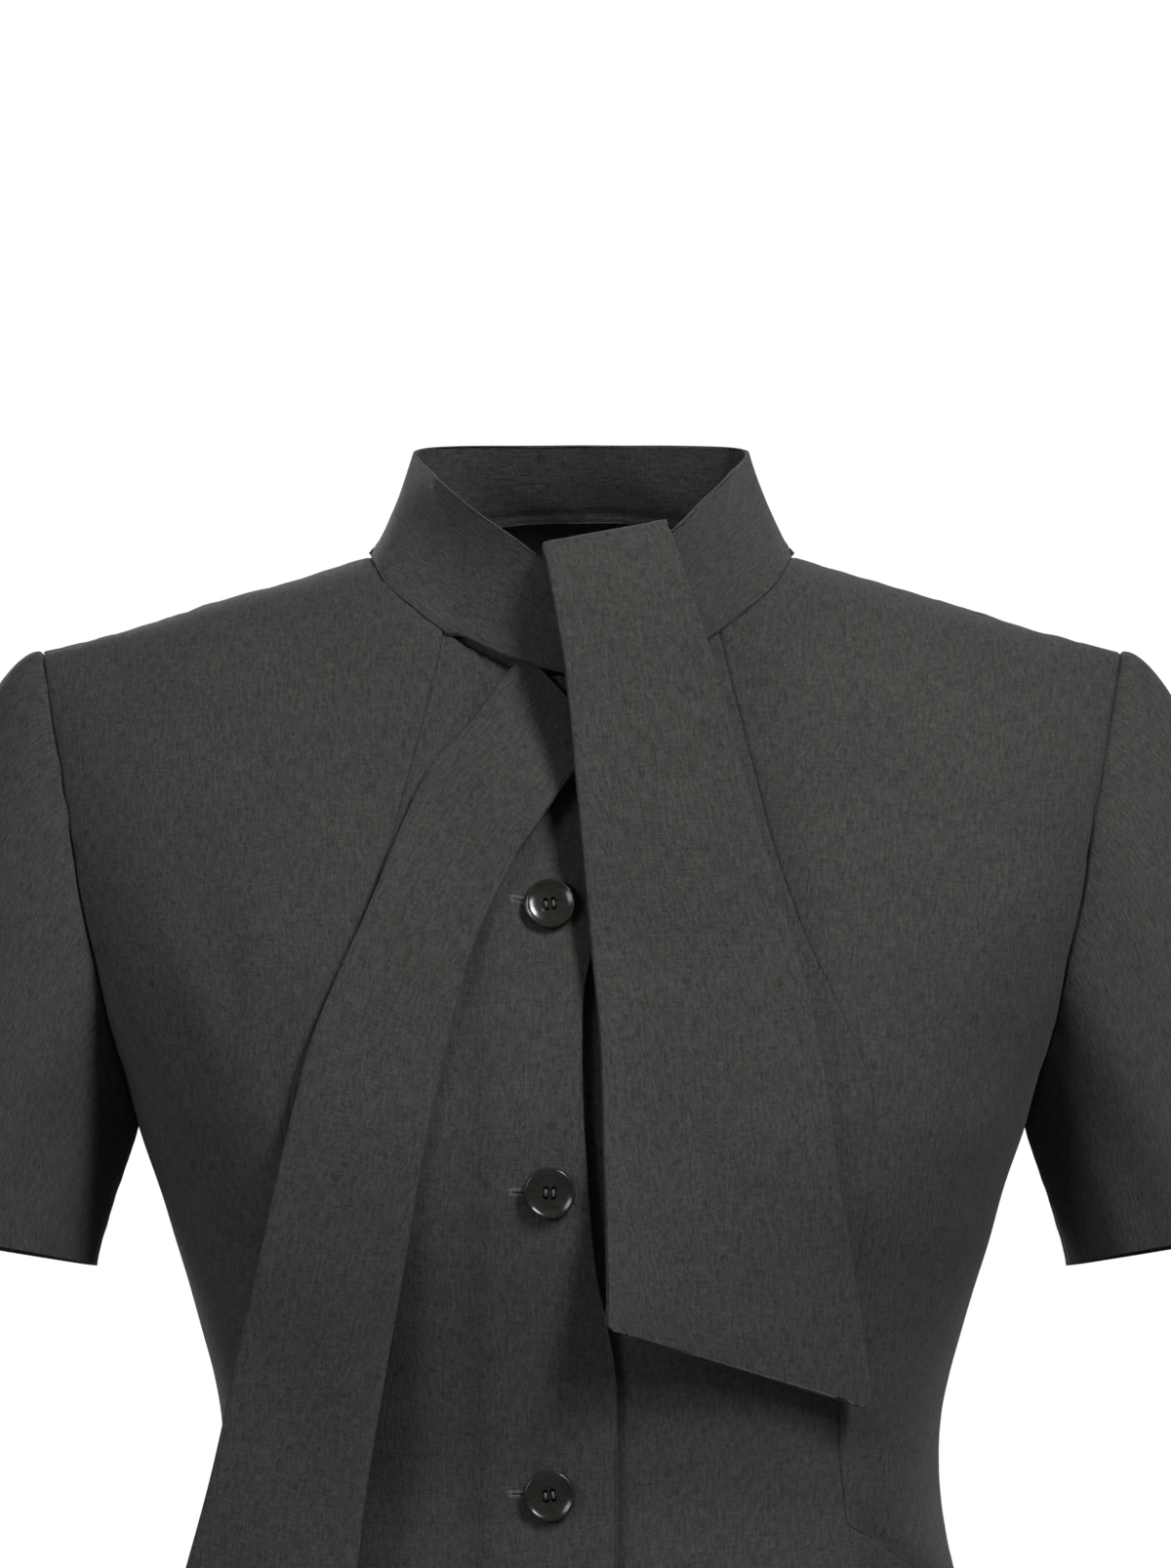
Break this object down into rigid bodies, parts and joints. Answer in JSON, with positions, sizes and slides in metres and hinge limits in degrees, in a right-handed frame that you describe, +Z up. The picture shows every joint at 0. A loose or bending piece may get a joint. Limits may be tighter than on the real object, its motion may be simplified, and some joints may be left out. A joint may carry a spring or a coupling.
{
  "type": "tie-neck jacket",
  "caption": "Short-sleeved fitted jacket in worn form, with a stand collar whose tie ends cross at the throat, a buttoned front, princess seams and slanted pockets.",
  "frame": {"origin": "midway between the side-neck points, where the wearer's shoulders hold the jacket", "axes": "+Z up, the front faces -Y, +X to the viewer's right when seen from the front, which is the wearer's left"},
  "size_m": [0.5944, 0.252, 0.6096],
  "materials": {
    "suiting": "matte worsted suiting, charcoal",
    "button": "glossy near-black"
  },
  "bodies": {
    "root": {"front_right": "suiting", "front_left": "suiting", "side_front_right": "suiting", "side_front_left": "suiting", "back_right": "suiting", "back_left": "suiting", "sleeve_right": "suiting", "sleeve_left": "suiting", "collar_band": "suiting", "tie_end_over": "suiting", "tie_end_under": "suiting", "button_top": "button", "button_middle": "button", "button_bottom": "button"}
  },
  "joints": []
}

+-------+

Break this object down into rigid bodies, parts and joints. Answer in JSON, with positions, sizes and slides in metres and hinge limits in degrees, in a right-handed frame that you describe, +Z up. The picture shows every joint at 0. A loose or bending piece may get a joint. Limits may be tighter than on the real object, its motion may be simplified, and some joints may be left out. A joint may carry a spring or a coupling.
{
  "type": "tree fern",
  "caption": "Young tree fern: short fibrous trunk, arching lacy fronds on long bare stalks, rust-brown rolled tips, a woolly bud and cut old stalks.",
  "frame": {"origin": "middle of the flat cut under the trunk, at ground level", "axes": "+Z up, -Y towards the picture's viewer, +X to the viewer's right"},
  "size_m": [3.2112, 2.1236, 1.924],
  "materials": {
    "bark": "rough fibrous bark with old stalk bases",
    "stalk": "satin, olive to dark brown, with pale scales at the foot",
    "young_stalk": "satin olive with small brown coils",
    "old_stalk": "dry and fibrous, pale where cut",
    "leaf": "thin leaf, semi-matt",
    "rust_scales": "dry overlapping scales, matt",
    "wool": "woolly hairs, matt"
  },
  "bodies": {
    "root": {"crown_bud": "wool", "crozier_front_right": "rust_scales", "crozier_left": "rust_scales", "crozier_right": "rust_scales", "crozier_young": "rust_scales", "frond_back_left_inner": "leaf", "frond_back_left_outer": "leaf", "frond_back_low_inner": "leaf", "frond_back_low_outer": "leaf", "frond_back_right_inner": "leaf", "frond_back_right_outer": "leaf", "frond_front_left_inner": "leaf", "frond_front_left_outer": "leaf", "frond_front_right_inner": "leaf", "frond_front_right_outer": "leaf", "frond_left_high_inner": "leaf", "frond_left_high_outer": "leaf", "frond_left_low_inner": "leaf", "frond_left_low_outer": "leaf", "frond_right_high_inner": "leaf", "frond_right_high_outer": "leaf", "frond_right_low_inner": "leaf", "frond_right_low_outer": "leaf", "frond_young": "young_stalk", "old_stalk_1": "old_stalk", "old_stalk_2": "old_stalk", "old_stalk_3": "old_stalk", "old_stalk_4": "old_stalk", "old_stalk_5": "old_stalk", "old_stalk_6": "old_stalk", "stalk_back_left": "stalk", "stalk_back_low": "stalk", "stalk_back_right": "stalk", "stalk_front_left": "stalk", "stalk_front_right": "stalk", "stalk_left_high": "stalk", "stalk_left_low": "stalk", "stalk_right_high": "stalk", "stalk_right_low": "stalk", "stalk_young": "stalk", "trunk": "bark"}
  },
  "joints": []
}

+-------+

EXERCISE REQUIREMENTS —
Find the string "with" in the listing and return every line that holds it.

EXERCISE ANSWER —
Break this object down into rigid bodies, parts and joints. Answer in JSON, with positions, sizes and slides in metres and hinge limits in degrees, in a right-handed frame that you describe, +Z up. The picture shows every joint at 0. A loose or bending piece may get a joint. Limits may be tighter than on the real object, its motion may be simplified, and some joints may be left out. A joint may carry a spring or a coupling.
  "caption": "Short-sleeved fitted jacket in worn form, with a stand collar whose tie ends cross at the throat, a buttoned front, princess seams and slanted pockets.",
Break this object down into rigid bodies, parts and joints. Answer in JSON, with positions, sizes and slides in metres and hinge limits in degrees, in a right-handed frame that you describe, +Z up. The picture shows every joint at 0. A loose or bending piece may get a joint. Limits may be tighter than on the real object, its motion may be simplified, and some joints may be left out. A joint may carry a spring or a coupling.
    "bark": "rough fibrous bark with old stalk bases",
    "stalk": "satin, olive to dark brown, with pale scales at the foot",
    "young_stalk": "satin olive with small brown coils",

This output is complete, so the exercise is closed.